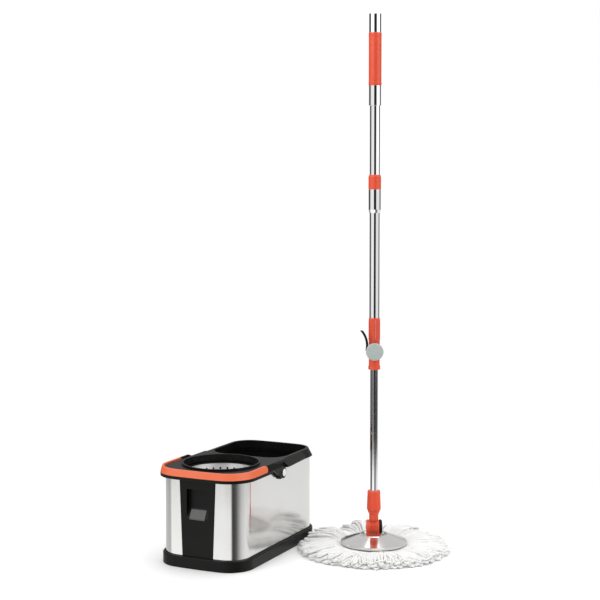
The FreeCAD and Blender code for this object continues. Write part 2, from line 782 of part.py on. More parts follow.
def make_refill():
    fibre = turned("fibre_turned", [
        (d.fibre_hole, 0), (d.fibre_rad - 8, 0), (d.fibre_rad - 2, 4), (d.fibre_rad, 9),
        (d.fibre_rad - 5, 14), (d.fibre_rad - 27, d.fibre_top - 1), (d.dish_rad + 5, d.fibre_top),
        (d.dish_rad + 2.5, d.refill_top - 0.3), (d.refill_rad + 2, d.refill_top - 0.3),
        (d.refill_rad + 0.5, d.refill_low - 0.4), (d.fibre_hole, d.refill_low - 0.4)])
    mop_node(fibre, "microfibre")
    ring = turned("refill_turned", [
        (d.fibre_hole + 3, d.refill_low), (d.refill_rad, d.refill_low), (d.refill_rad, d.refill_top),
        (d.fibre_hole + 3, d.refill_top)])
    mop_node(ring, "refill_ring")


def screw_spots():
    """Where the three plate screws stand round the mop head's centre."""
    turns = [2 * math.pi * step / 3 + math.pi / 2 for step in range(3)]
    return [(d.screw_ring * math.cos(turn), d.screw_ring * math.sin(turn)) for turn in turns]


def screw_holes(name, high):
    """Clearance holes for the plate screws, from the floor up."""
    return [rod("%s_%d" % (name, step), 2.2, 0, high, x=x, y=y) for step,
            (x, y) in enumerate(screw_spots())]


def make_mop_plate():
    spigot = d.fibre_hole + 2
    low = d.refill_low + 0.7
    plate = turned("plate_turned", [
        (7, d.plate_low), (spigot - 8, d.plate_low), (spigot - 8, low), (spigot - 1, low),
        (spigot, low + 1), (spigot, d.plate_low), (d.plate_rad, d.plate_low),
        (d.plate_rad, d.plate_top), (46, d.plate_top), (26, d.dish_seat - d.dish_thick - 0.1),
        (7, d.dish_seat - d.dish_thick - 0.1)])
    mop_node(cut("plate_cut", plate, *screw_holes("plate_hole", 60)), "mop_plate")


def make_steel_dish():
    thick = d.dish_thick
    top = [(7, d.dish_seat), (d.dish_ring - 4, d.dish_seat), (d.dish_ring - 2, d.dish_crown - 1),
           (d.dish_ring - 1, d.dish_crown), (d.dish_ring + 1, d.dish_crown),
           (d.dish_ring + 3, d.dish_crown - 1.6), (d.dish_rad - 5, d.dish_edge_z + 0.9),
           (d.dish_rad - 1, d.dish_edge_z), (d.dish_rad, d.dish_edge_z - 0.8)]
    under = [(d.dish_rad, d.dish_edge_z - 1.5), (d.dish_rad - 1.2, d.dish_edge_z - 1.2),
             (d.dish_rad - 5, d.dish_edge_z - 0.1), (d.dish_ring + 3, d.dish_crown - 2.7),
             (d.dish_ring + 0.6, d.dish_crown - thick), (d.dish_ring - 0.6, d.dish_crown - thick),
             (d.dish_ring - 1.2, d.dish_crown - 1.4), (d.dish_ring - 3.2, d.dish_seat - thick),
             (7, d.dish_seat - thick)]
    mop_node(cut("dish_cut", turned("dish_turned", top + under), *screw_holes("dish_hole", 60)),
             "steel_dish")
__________
[WHAT IS EXPECTED] What is the number of lines in the data that hold the string "from"? Answer with the number only.

[COMPLETED TASK] 2